## Exercise brief
Please restate, exactly as written, the lines running from the beginning of the material through the line that has "columns: Pegs in one row." in it.

## Data shown
◇ ◇ ◇ ◇ ◇ ◇ ◇

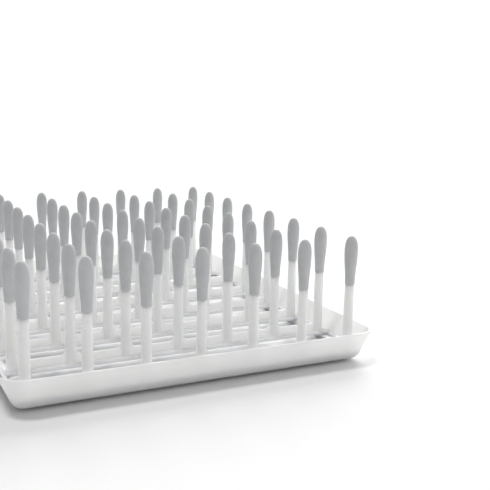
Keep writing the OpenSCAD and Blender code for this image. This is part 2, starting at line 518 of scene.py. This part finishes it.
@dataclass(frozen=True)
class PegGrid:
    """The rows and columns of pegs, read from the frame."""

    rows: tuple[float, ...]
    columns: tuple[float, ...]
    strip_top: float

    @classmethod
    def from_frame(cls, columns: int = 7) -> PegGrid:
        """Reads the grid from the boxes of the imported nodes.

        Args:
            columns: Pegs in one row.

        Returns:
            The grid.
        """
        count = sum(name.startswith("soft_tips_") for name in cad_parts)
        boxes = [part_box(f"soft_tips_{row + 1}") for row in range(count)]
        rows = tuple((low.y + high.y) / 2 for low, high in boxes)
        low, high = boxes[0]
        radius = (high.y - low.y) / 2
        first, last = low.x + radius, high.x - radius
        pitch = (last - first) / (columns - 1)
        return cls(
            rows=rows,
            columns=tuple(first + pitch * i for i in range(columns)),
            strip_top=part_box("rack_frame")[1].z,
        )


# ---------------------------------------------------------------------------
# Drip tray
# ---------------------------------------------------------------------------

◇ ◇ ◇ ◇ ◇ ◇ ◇

## Reply to the exercise
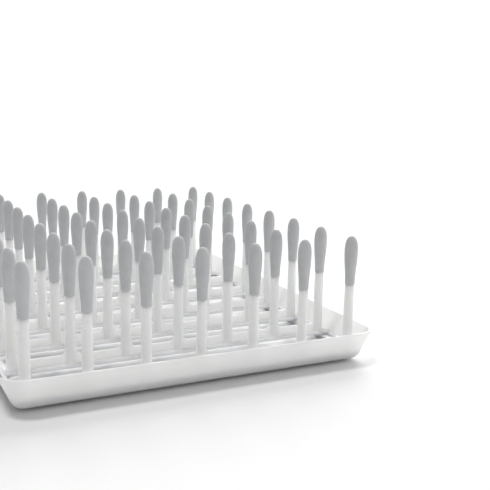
Keep writing the OpenSCAD and Blender code for this image. This is part 2, starting at line 518 of scene.py. This part finishes it.
@dataclass(frozen=True)
class PegGrid:
    """The rows and columns of pegs, read from the frame."""

    rows: tuple[float, ...]
    columns: tuple[float, ...]
    strip_top: float

    @classmethod
    def from_frame(cls, columns: int = 7) -> PegGrid:
        """Reads the grid from the boxes of the imported nodes.

        Args:
            columns: Pegs in one row.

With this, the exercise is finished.